# Materials provided
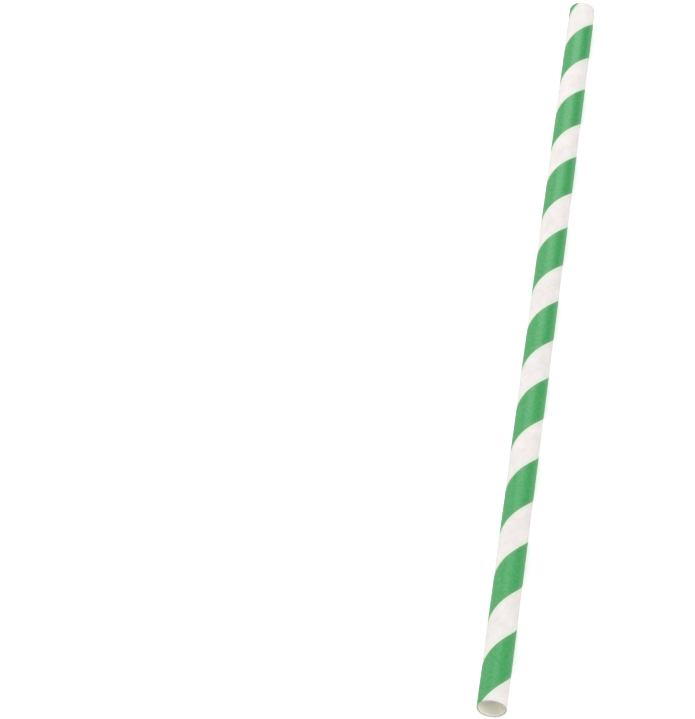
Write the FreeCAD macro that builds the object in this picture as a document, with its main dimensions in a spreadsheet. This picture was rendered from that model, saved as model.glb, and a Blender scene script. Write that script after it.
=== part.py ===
"""Spiral-wound paper drinking straw, 6 mm across and 197 mm long, lying on its side.

The straw is one rigid tube: two core plies and one printed face ply, wound on a mandrel,
glued to each other and cut square. Each ply is a strip whose edges meet in a butt seam,
so a fine helical groove runs along the outside and another along the bore, each as deep
as its ply. Paper straws are never quite round, and this one lies on the flattest line of
its outside, which keeps it from rolling. X runs along the straw, Z is up, and the origin is
the middle of that line.
"""
import FreeCAD
import Part
import Sketcher
import math
import os

os.makedirs("parts", exist_ok=True)
doc = FreeCAD.newDocument("paper_straw")

# Driving dimensions, in millimetres and degrees. The lead is how far along the straw a
# strip goes in one turn. The face seam's angle is where it meets the cut end at -X, from
# +Y towards +Z, and the core seam's lag is how far behind the face seam it runs. A seam
# narrows towards its floor, and its lean is how much each side comes in on the way down.
DIMENSIONS = {
    "straw_length": "197",
    "outer_diameter": "6",
    "face_ply": "0.08",
    "core_ply": "0.15",
    "core_ply_count": "2",
    "flat_width": "1",
    "winding_lead": "21.71",
    "face_seam_gap": "0.15",
    "face_seam_angle": "3",
    "core_seam_gap": "0.2",
    "core_seam_lag": "240",
    "seam_lean": "0.02",
}
sheet = doc.addObject("Spreadsheet::Sheet", "sizes")
for row, (alias, value) in enumerate(DIMENSIONS.items(), start=1):
    sheet.set(f"A{row}", alias)
    sheet.set(f"B{row}", value)
    sheet.setAlias(f"B{row}", alias)
doc.recompute()

OUTER_RADIUS = "sizes.outer_diameter / 2"
BORE_RADIUS = f"({OUTER_RADIUS} - sizes.face_ply - sizes.core_ply * sizes.core_ply_count)"
AXIS_HEIGHT = f"sqrt(({OUTER_RADIUS})^2 - (sizes.flat_width / 2)^2)"


def origin_feature(body, role):
    """Return the body's own origin plane or axis that has this role."""
    return next(item for item in body.Origin.OriginFeatures if item.Role == role)


def new_sketch(body, name, plane_role):
    """Add an empty sketch on one of the body's origin planes."""
    sketch = body.newObject("Sketcher::SketchObject", name)
    sketch.AttachmentSupport = [(origin_feature(body, plane_role), "")]
    sketch.MapMode = "FlatFace"
    return sketch


def constrain(sketch, name, expression, *constraint):
    """Add a dimension to the sketch, under a name, tied to the cells."""
    index = sketch.addConstraint(Sketcher.Constraint(*constraint))
    sketch.renameConstraint(index, name)
    sketch.setExpression(f"Constraints.{name}", expression)


def pad_tube_wall(body):
    """The glued plies as one wall, as long as the straw and centred on the origin.

    Its section is an annulus, but for a short flat at the bottom of the outer circle.
    """
    section = new_sketch(body, "wall_section", "YZ_Plane")
    outer = section.addGeometry(Part.ArcOfCircle(Part.Circle(), math.radians(-80), math.radians(260)))
    bore = section.addGeometry(Part.Circle())
    for curve, name, expression in (
        (outer, "outer_radius", OUTER_RADIUS), (bore, "bore_radius", BORE_RADIUS),
    ):
        section.addConstraint(Sketcher.Constraint("Coincident", curve, 3, -1, 1))
        constrain(section, name, expression, "Radius", curve, 1.0)
    ends = [section.getPoint(outer, end) for end in (2, 1)]
    flat = section.addGeometry(Part.LineSegment(*ends))
    for flat_end, arc_end in ((1, 2), (2, 1)):
        section.addConstraint(Sketcher.Constraint("Coincident", flat, flat_end, outer, arc_end))
    section.addConstraint(Sketcher.Constraint("Horizontal", flat))
    constrain(section, "flat_width", "sizes.flat_width", "DistanceX", flat, 1, flat, 2, 0.3)
    wall = body.newObject("PartDesign::Pad", "tube_wall")
    wall.Profile = section
    wall.Midplane = True
    wall.setExpression("Length", "sizes.straw_length")


def draw_trapezium(sketch):
    """Draw a shape whose sides are, in order, low, right, high and left."""
    corners = [FreeCAD.Vector(*corner) for corner in ((-2, 1), (-1, 1), (-1, 2), (-2, 2))]
    for number, corner in enumerate(corners):
        following = corners[(number + 1) % 4]
        sketch.addGeometry(Part.LineSegment(corner, following), False)
    for side in range(4):
        sketch.addConstraint(Sketcher.Constraint("Coincident", side, 2, (side + 1) % 4, 1))
    for level_side in (0, 2):
        sketch.addConstraint(Sketcher.Constraint("Horizontal", level_side))


def cut_seam(body, name, gap, surface_radius, floor_radius, end_angle):
    """Cut one ply's butt seam, a helical groove about the X axis.

    The gap is measured at the ply's surface and square to the seam, so along the straw it
    is wider. The cut runs as far past the surface as its floor is below, and it starts and
    ends one such width clear of the straw's two ends.
    """
    gap_along = f"({gap} * sqrt(1 + (sizes.winding_lead / (2 * pi * {surface_radius}))^2))"
    clear_radius = f"(2 * {surface_radius} - {floor_radius})"
    groove = new_sketch(body, f"{name}_section", "XZ_Plane")
    draw_trapezium(groove)
    constrain(groove, "floor_radius", floor_radius, "DistanceY", -1, 1, 0, 1, 1.0)
    constrain(groove, "clear_radius", clear_radius, "DistanceY", -1, 1, 2, 1, 2.0)
    middle = f"(sizes.straw_length / 2 + 1.5 * {gap_along})"
    floor_half = f"({gap_along} / 2 - sizes.seam_lean)"
    clear_half = f"({gap_along} / 2 + sizes.seam_lean)"
    for corner, side, distance in (
        ("floor_left", 0, f"{middle} + {floor_half}"),
        ("floor_right", 1, f"{middle} - {floor_half}"),
        ("clear_right", 2, f"{middle} - {clear_half}"),
        ("clear_left", 3, f"{middle} + {clear_half}"),
    ):
        constrain(groove, corner, distance, "DistanceX", side, 1, -1, 1, 1.5)
    # The sketch's up direction is +Z, a quarter turn on from +Y, and its middle is one
    # and a half widths short of the end at which the seam's angle is given.
    lead_in_angle = f"360 * 1.5 * {gap_along} / sizes.winding_lead"
    turned = FreeCAD.Rotation(FreeCAD.Vector(1, 0, 0), 1)
    groove.AttachmentOffset = FreeCAD.Placement(FreeCAD.Vector(), turned)
    groove.setExpression("AttachmentOffset.Rotation.Angle", f"{end_angle} - 90 - {lead_in_angle}")
    seam = body.newObject("PartDesign::SubtractiveHelix", name)
    seam.Profile = groove
    seam.ReferenceAxis = (origin_feature(body, "X_Axis"), [""])
    seam.Mode = "pitch-height-angle"
    seam.setExpression("Pitch", "sizes.winding_lead")
    seam.setExpression("Height", f"sizes.straw_length + 3 * {gap_along}")
    # Refining would join the strip's turns into one face ten turns long, which few tools
    # can measure or cut. Unrefined, each face goes round the tube once at most.
    seam.Refine = False


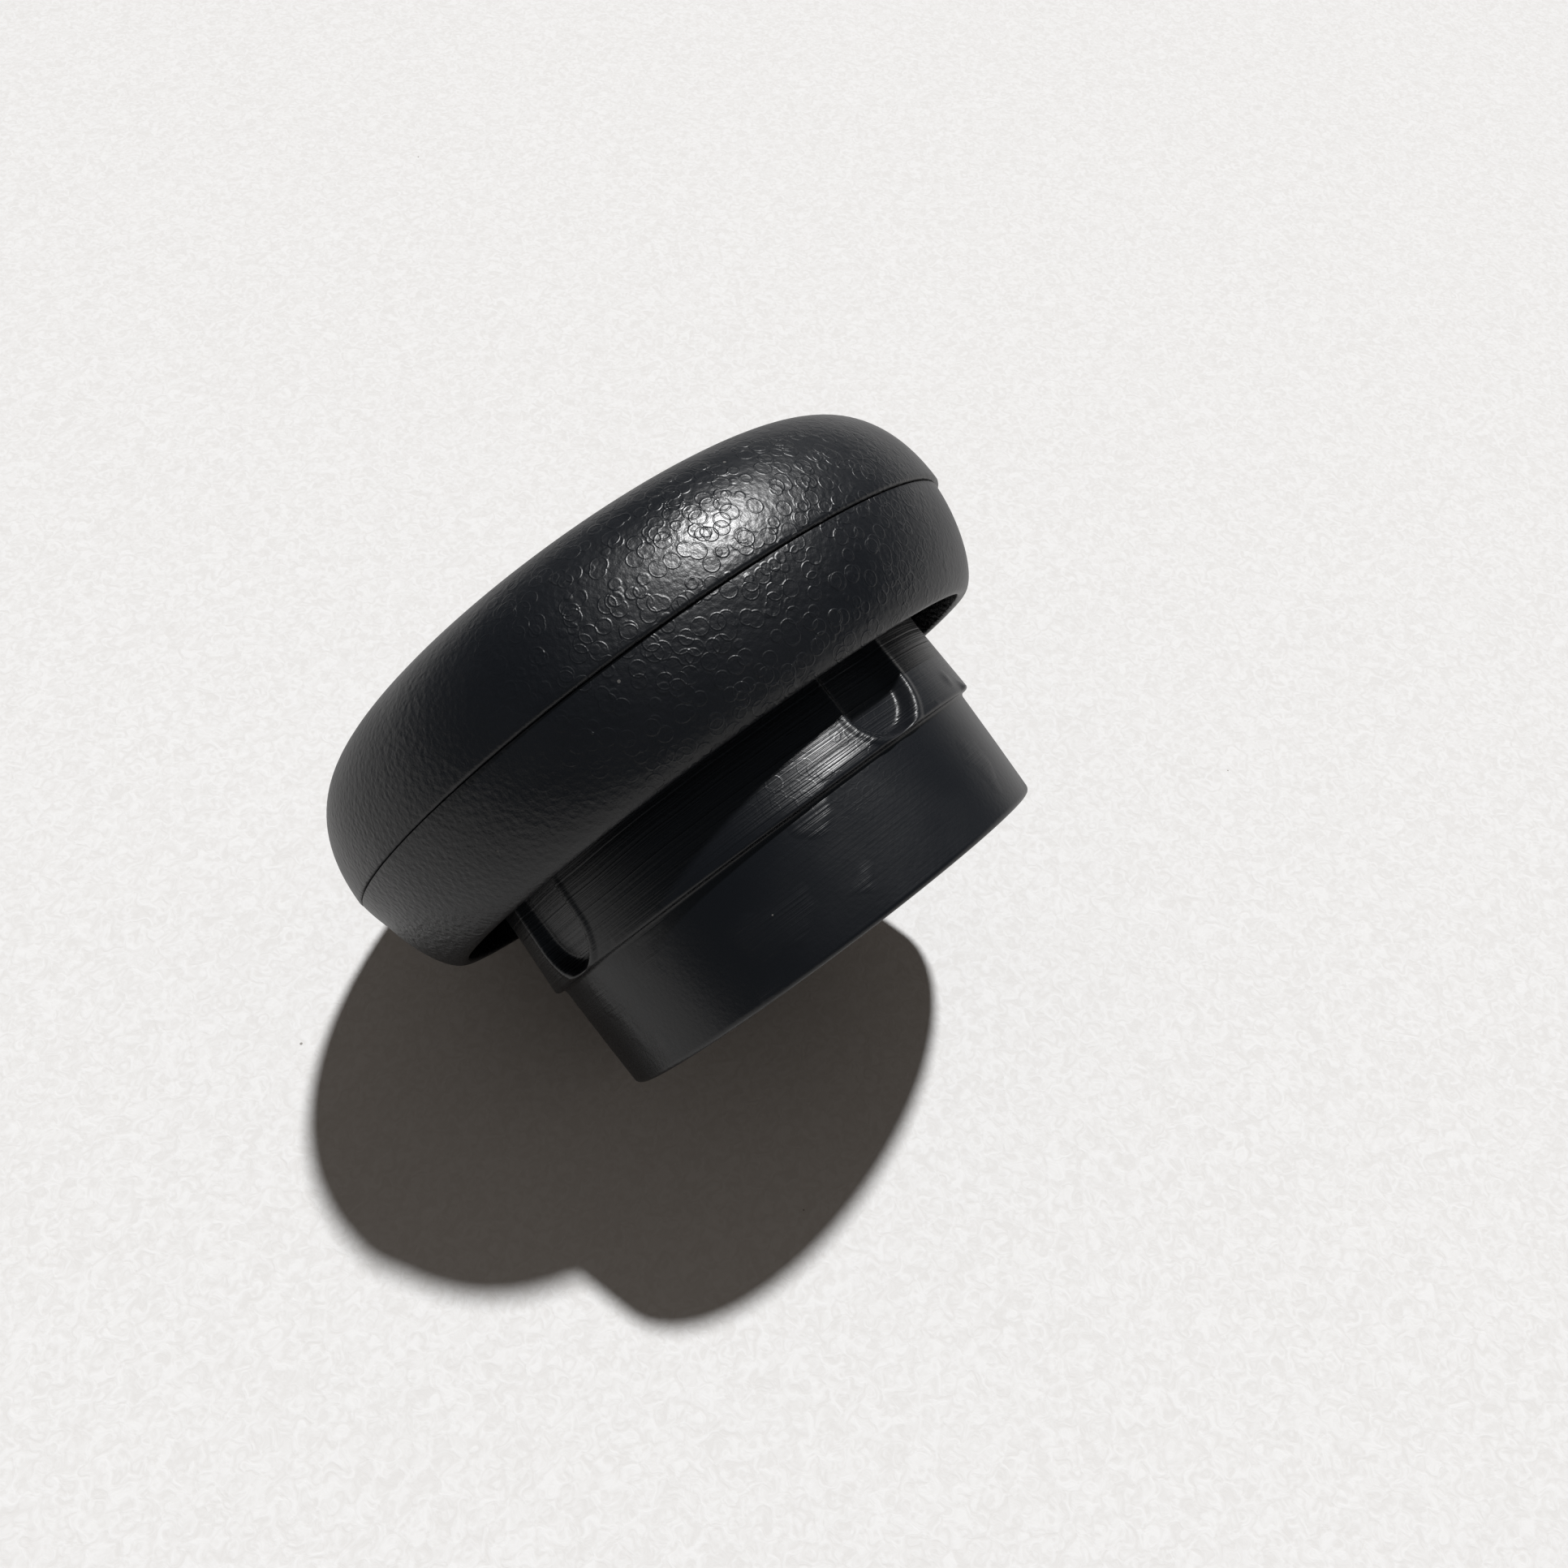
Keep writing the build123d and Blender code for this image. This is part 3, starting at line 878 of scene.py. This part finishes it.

# Challenge
Repeat the material word for word from its opening line up to and including the line containing "- (sizes.flat_width /".

# Task solution
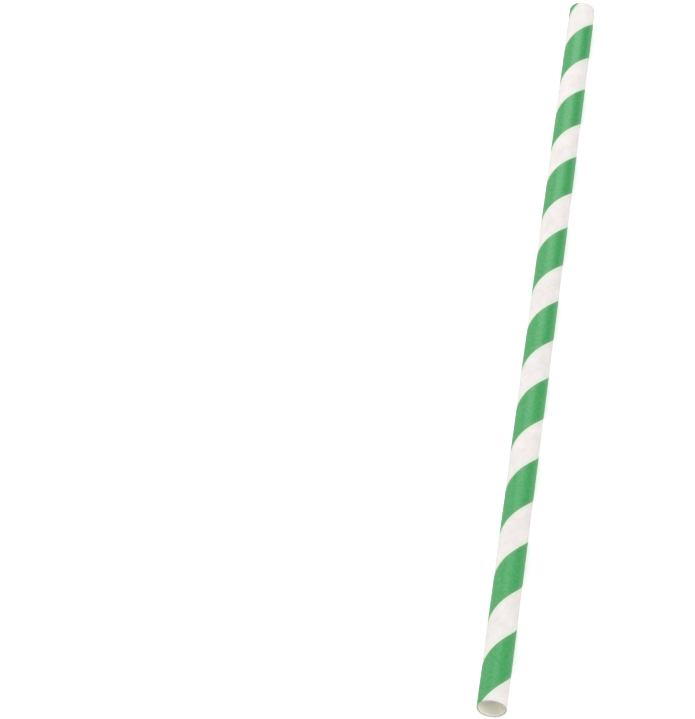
Write the FreeCAD macro that builds the object in this picture as a document, with its main dimensions in a spreadsheet. This picture was rendered from that model, saved as model.glb, and a Blender scene script. Write that script after it.
=== part.py ===
"""Spiral-wound paper drinking straw, 6 mm across and 197 mm long, lying on its side.

The straw is one rigid tube: two core plies and one printed face ply, wound on a mandrel,
glued to each other and cut square. Each ply is a strip whose edges meet in a butt seam,
so a fine helical groove runs along the outside and another along the bore, each as deep
as its ply. Paper straws are never quite round, and this one lies on the flattest line of
its outside, which keeps it from rolling. X runs along the straw, Z is up, and the origin is
the middle of that line.
"""
import FreeCAD
import Part
import Sketcher
import math
import os

os.makedirs("parts", exist_ok=True)
doc = FreeCAD.newDocument("paper_straw")

# Driving dimensions, in millimetres and degrees. The lead is how far along the straw a
# strip goes in one turn. The face seam's angle is where it meets the cut end at -X, from
# +Y towards +Z, and the core seam's lag is how far behind the face seam it runs. A seam
# narrows towards its floor, and its lean is how much each side comes in on the way down.
DIMENSIONS = {
    "straw_length": "197",
    "outer_diameter": "6",
    "face_ply": "0.08",
    "core_ply": "0.15",
    "core_ply_count": "2",
    "flat_width": "1",
    "winding_lead": "21.71",
    "face_seam_gap": "0.15",
    "face_seam_angle": "3",
    "core_seam_gap": "0.2",
    "core_seam_lag": "240",
    "seam_lean": "0.02",
}
sheet = doc.addObject("Spreadsheet::Sheet", "sizes")
for row, (alias, value) in enumerate(DIMENSIONS.items(), start=1):
    sheet.set(f"A{row}", alias)
    sheet.set(f"B{row}", value)
    sheet.setAlias(f"B{row}", alias)
doc.recompute()

OUTER_RADIUS = "sizes.outer_diameter / 2"
BORE_RADIUS = f"({OUTER_RADIUS} - sizes.face_ply - sizes.core_ply * sizes.core_ply_count)"
AXIS_HEIGHT = f"sqrt(({OUTER_RADIUS})^2 - (sizes.flat_width / 2)^2)"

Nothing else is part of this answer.